As for our short-sheeted school year, the National Summer Learning Association is on the case. They’ve recommended year-round schooling, with nice long breaks in the summer and winter.

It makes so much sense. The summer brain drain is bad enough with privileged children, who can afford interesting summer activities, but it’s even worse with less advantaged children, whose parents can’t afford to supplement the school year learning with weeks of expensive camps or courses.

The extended summer break is an historical anachronism a few times over. It’s an anachronism of the agrarian calendar, when children were required to help their parents seasonally with crops.
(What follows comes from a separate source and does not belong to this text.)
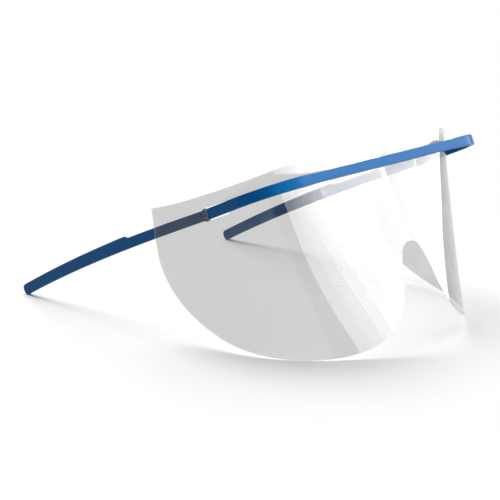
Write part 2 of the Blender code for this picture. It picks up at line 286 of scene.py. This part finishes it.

It’s also a vestige of the days when a full-time, non-wage earning, stay at home, middle-class mother could look after her children for the entire summer without the expense of nannies or summer camps. There seems to be some fantasy at play that we’re all whisking off to cottages in Maine for the summer, that murky business of Earning a Living conveniently off-stage somewhere.

 And, the school calendar is a sad vestige of a poignant era, by now endangered if not downright extinct, when children in elementary school were allowed to play on their own all day long outdoors, in open spaces, without parental anxiety and fear.

The upshot is that we’ve got an asynchronous school calendar from Little House on the Prairie in the age of The Matrix, when most of us have only visited a farm once or twice, wouldn’t know the working end of a cow, and work in cubicles—all year long, come rain… or shine… or Dunkin Donut-crazed class party.